*Problem details:* Output an exact reproduction of the data.

*Information provided:*
____

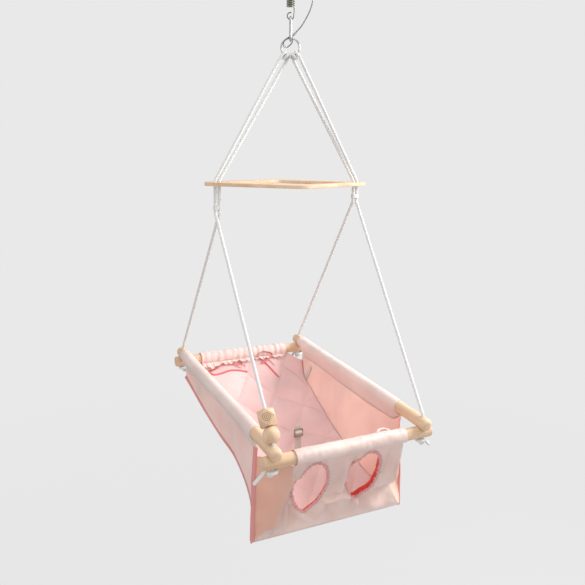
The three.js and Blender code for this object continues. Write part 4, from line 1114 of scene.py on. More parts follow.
bodiesDown = ("ceiling", "spring", "spring_foot", "snap_hook", "cradle")
# The safety cable's places are measured from the ring's middle or the eye
cable = {
    "diameter": 3, "width": 8, "thickness": 5, "length": 10, "lip": 0.3, "lipShare": 0.8, "step": 0.8,
    "lowerFerrule": (7, 0, 29.5), "upperFerrule": (26, -7, -25),
    "lowerAim": (0.68, 0, 0.73), "upperAim": (-0.65, 0, 0.76), "upperSide": (0.76, 0, 0.65),
    "lowerLoop": [(0, -4.3, 25.8), (-10, -4.4, 19.8), (-17.5, -4, 10), (-15, -1, 3), (-9, 2, 1.5),
                  (-1, 3.5, 7), (4, 4.4, 13), (5.5, 4.8, 21)],
    "lowerRun": [(26, 0, 50), (41, 0, 74), (50, 0, 94), (55, 0, 116), (56, -1, 140), (51, -3, 164)],
    "upperRun": [(40, -6, -38)],
    "upperLoop": [(12, -7, -14), (5, -7, -10.5), (-3, -7, -6), (-7.5, -7, -1), (-6, -7, 5), (0, -7, 8.6),
                  (4, -7, 7.2), (8, -7, 3), (13, -7, -4)],
    "cuts": (0, 34, -70, -36, -1),  # steps of a millimetre from either end, where the stretches meet
}


def makeFerrule(name, foot, aim, wide, body):
    radius = cable["thickness"] / 2
    half = (cable["width"] - cable["thickness"]) / 2
    thin = aim.cross(wide)
    length, lip, small = cable["length"], cable["lip"], cable["lipShare"]
    rows = []
    for height, shrink in ((0, small), (lip, 1), (length - lip, 1), (length, small)):
        across, base = radius * shrink, foot + aim * height
        rows.append([inHardware(*(base + wide * oval(half, across, a) + thin * across * sin(a)))
                     for a in circle(32)])
    sleeve = facesOut(gridPiece(name + "_pressed", rows, around=True, ends=True), 30)
    finishPiece(sleeve, "zinc", name, body)


def makeCableLoop(name, face, aim, wide, middle, body):
    def strandEnd(side, run):
        return face + wide * side * (cable["diameter"] + 2 * gap) / 2 + aim * (gap + run)
    curve = curveThrough([strandEnd(-1, cable["diameter"]), *middle, strandEnd(1, cable["diameter"])], 120)
    points = [inHardware(*p) for p in [strandEnd(-1, 0), *curve, strandEnd(1, 0)]]
    piece = tube(name + "_stranded", evenly(points, cable["step"]), cable["diameter"] / 2, 14)
    finishPiece(piece, "cable", name, body)


def makeCable():
    lowerAim, upperAim, upperSide = (
        Vector(cable[aim]).normalized() for aim in ("lowerAim", "upperAim", "upperSide"))
    side = Vector((0, 1, 0))
    (lower,), fromRing, lowerRun = ([Vector(p) + raised(ringMiddle) for p in places] for places in (
        [cable["lowerFerrule"]], cable["lowerLoop"], cable["lowerRun"]))
    (upper,), fromEye, upperRun = ([Vector(p) + raised(eyeLevel) for p in places] for places in (
        [cable["upperFerrule"]], cable["upperLoop"], cable["upperRun"]))
    makeFerrule("lower_cable_ferrule", lower, lowerAim, side, "cradle")
    makeFerrule("upper_cable_ferrule", upper, upperAim, upperSide, "ceiling")
    makeCableLoop("lower_cable_loop", lower, -lowerAim, side, fromRing, "cradle")
    head = upper + upperAim * cable["length"]
    makeCableLoop("upper_cable_loop", head, upperAim, upperSide, fromEye, "ceiling")
    straight = cable["diameter"]
    start, stop = lower + lowerAim * (cable["length"] + gap), upper - upperAim * gap
    curve = curveThrough([start + lowerAim * straight, *lowerRun, *upperRun, stop - upperAim * straight], 200)
    route = evenly([inHardware(*p) for p in [start, *curve, stop]], 1)[::-1]
    # Four stretches, one across each joint between the ceiling and the ring
    cuts = [cut % len(route) for cut in cable["cuts"]]
    for k, (above, below) in enumerate(zip(bodiesDown, bodiesDown[1:])):
        points = route[cuts[k]:cuts[k + 1] + 1]
        piece = tube("safety_cable_" + below, points, cable["diameter"] / 2, 14)
        finishPiece(piece, "cable", "safety_cable" if above == "ceiling" else None, None)
        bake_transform(piece)
        cordOf(points)


# Cloth: the seat hangs between two seams, the panels hang from sleeves round the dowels
sewn = {
    "wall": 1.2, "clearance": 0.6, "frontHalf": 145, "backHalf": 142, "sideBack": 310, "sideFront": 240,
    "slant": 26, "fold": 4, "folds": 3, "pinch": 40, "sag": 50, "cornerCut": 50, "sleeveSeam": 27, "tuck": 1,
    "creases": ((3.2, 95, 1), (1.1, 34, 3)), "puff": (0.03, 40, 9), "ripple": (0.012, 16, 5),
    "rows": 110, "columns": 40, "inner": 4, "round": 24, "outer": 4, "slantRows": 12,
    "endStart": 0.44, "endSeam": 0.3, "sleeveMost": 0.82, "underLayer": 0.2, "overLayer": 0.7,
}
# Each knot of the side seam: its share of the run and of the fall, and how far it is drawn in
seamShares = [
    (0, 0, 0), (0.075, 0.171, 0.35), (0.21, 0.296, 0.5), (0.404, 0.455, 0.75),
    (0.57, 0.568, 0.95), (0.8125, 0.805, 0.7), (1, 1, -0.3),
]
seamBack = inFrame(0, cornerV - 32.5, -76)
seamFront = inFrame(0, 73.4 - cornerV, -278.7)
seamKnots = withEnds([Vector((cornerX - sewn["pinch"] * pinch, lerp(seamBack.y, seamFront.y, run),
                              lerp(seamBack.z, seamFront.z, fall))) for run, fall, pinch in seamShares])
sleeveRadius = dowelRadius + sewn["clearance"] + sewn["wall"] / 2
backAxis = inFrame(0, cornerV, crossLevel)
frontAxis = inFrame(0, -cornerV, crossLevel)
seatBack = backAxis + Vector((0, -sin(radians(25)), -cos(radians(25)))) * 20.5


def seamPoint(along):
    return curveAt(seamKnots, min(max(along, 0), 1))


def mirrored(point, side):
    return Vector((point.x * side, point.y, point.z))


def beside(axis, angle, radius):  # a place round a cross dowel, counted from straight down
    return axis + Vector((0, sin(angle), -cos(angle))) * radius


def sheetOf(piece, share=1):
    area = sum(polygon.area for polygon in piece.data.polygons) * share
    return area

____

*Full solution:*
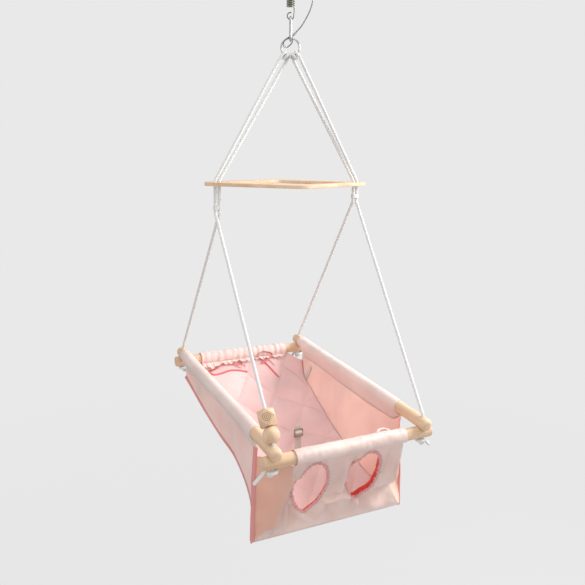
The three.js and Blender code for this object continues. Write part 4, from line 1114 of scene.py on. More parts follow.
bodiesDown = ("ceiling", "spring", "spring_foot", "snap_hook", "cradle")
# The safety cable's places are measured from the ring's middle or the eye
cable = {
    "diameter": 3, "width": 8, "thickness": 5, "length": 10, "lip": 0.3, "lipShare": 0.8, "step": 0.8,
    "lowerFerrule": (7, 0, 29.5), "upperFerrule": (26, -7, -25),
    "lowerAim": (0.68, 0, 0.73), "upperAim": (-0.65, 0, 0.76), "upperSide": (0.76, 0, 0.65),
    "lowerLoop": [(0, -4.3, 25.8), (-10, -4.4, 19.8), (-17.5, -4, 10), (-15, -1, 3), (-9, 2, 1.5),
                  (-1, 3.5, 7), (4, 4.4, 13), (5.5, 4.8, 21)],
    "lowerRun": [(26, 0, 50), (41, 0, 74), (50, 0, 94), (55, 0, 116), (56, -1, 140), (51, -3, 164)],
    "upperRun": [(40, -6, -38)],
    "upperLoop": [(12, -7, -14), (5, -7, -10.5), (-3, -7, -6), (-7.5, -7, -1), (-6, -7, 5), (0, -7, 8.6),
                  (4, -7, 7.2), (8, -7, 3), (13, -7, -4)],
    "cuts": (0, 34, -70, -36, -1),  # steps of a millimetre from either end, where the stretches meet
}


def makeFerrule(name, foot, aim, wide, body):
    radius = cable["thickness"] / 2
    half = (cable["width"] - cable["thickness"]) / 2
    thin = aim.cross(wide)
    length, lip, small = cable["length"], cable["lip"], cable["lipShare"]
    rows = []
    for height, shrink in ((0, small), (lip, 1), (length - lip, 1), (length, small)):
        across, base = radius * shrink, foot + aim * height
        rows.append([inHardware(*(base + wide * oval(half, across, a) + thin * across * sin(a)))
                     for a in circle(32)])
    sleeve = facesOut(gridPiece(name + "_pressed", rows, around=True, ends=True), 30)
    finishPiece(sleeve, "zinc", name, body)


def makeCableLoop(name, face, aim, wide, middle, body):
    def strandEnd(side, run):
        return face + wide * side * (cable["diameter"] + 2 * gap) / 2 + aim * (gap + run)
    curve = curveThrough([strandEnd(-1, cable["diameter"]), *middle, strandEnd(1, cable["diameter"])], 120)
    points = [inHardware(*p) for p in [strandEnd(-1, 0), *curve, strandEnd(1, 0)]]
    piece = tube(name + "_stranded", evenly(points, cable["step"]), cable["diameter"] / 2, 14)
    finishPiece(piece, "cable", name, body)


def makeCable():
    lowerAim, upperAim, upperSide = (
        Vector(cable[aim]).normalized() for aim in ("lowerAim", "upperAim", "upperSide"))
    side = Vector((0, 1, 0))
    (lower,), fromRing, lowerRun = ([Vector(p) + raised(ringMiddle) for p in places] for places in (
        [cable["lowerFerrule"]], cable["lowerLoop"], cable["lowerRun"]))
    (upper,), fromEye, upperRun = ([Vector(p) + raised(eyeLevel) for p in places] for places in (
        [cable["upperFerrule"]], cable["upperLoop"], cable["upperRun"]))
    makeFerrule("lower_cable_ferrule", lower, lowerAim, side, "cradle")
    makeFerrule("upper_cable_ferrule", upper, upperAim, upperSide, "ceiling")
    makeCableLoop("lower_cable_loop", lower, -lowerAim, side, fromRing, "cradle")
    head = upper + upperAim * cable["length"]
    makeCableLoop("upper_cable_loop", head, upperAim, upperSide, fromEye, "ceiling")
    straight = cable["diameter"]
    start, stop = lower + lowerAim * (cable["length"] + gap), upper - upperAim * gap
    curve = curveThrough([start + lowerAim * straight, *lowerRun, *upperRun, stop - upperAim * straight], 200)
    route = evenly([inHardware(*p) for p in [start, *curve, stop]], 1)[::-1]
    # Four stretches, one across each joint between the ceiling and the ring
    cuts = [cut % len(route) for cut in cable["cuts"]]
    for k, (above, below) in enumerate(zip(bodiesDown, bodiesDown[1:])):
        points = route[cuts[k]:cuts[k + 1] + 1]
        piece = tube("safety_cable_" + below, points, cable["diameter"] / 2, 14)
        finishPiece(piece, "cable", "safety_cable" if above == "ceiling" else None, None)
        bake_transform(piece)
        cordOf(points)


# Cloth: the seat hangs between two seams, the panels hang from sleeves round the dowels
sewn = {
    "wall": 1.2, "clearance": 0.6, "frontHalf": 145, "backHalf": 142, "sideBack": 310, "sideFront": 240,
    "slant": 26, "fold": 4, "folds": 3, "pinch": 40, "sag": 50, "cornerCut": 50, "sleeveSeam": 27, "tuck": 1,
    "creases": ((3.2, 95, 1), (1.1, 34, 3)), "puff": (0.03, 40, 9), "ripple": (0.012, 16, 5),
    "rows": 110, "columns": 40, "inner": 4, "round": 24, "outer": 4, "slantRows": 12,
    "endStart": 0.44, "endSeam": 0.3, "sleeveMost": 0.82, "underLayer": 0.2, "overLayer": 0.7,
}
# Each knot of the side seam: its share of the run and of the fall, and how far it is drawn in
seamShares = [
    (0, 0, 0), (0.075, 0.171, 0.35), (0.21, 0.296, 0.5), (0.404, 0.455, 0.75),
    (0.57, 0.568, 0.95), (0.8125, 0.805, 0.7), (1, 1, -0.3),
]
seamBack = inFrame(0, cornerV - 32.5, -76)
seamFront = inFrame(0, 73.4 - cornerV, -278.7)
seamKnots = withEnds([Vector((cornerX - sewn["pinch"] * pinch, lerp(seamBack.y, seamFront.y, run),
                              lerp(seamBack.z, seamFront.z, fall))) for run, fall, pinch in seamShares])
sleeveRadius = dowelRadius + sewn["clearance"] + sewn["wall"] / 2
backAxis = inFrame(0, cornerV, crossLevel)
frontAxis = inFrame(0, -cornerV, crossLevel)
seatBack = backAxis + Vector((0, -sin(radians(25)), -cos(radians(25)))) * 20.5


def seamPoint(along):
    return curveAt(seamKnots, min(max(along, 0), 1))


def mirrored(point, side):
    return Vector((point.x * side, point.y, point.z))


def beside(axis, angle, radius):  # a place round a cross dowel, counted from straight down
    return axis + Vector((0, sin(angle), -cos(angle))) * radius


def sheetOf(piece, share=1):
    area = sum(polygon.area for polygon in piece.data.polygons) * share
    return area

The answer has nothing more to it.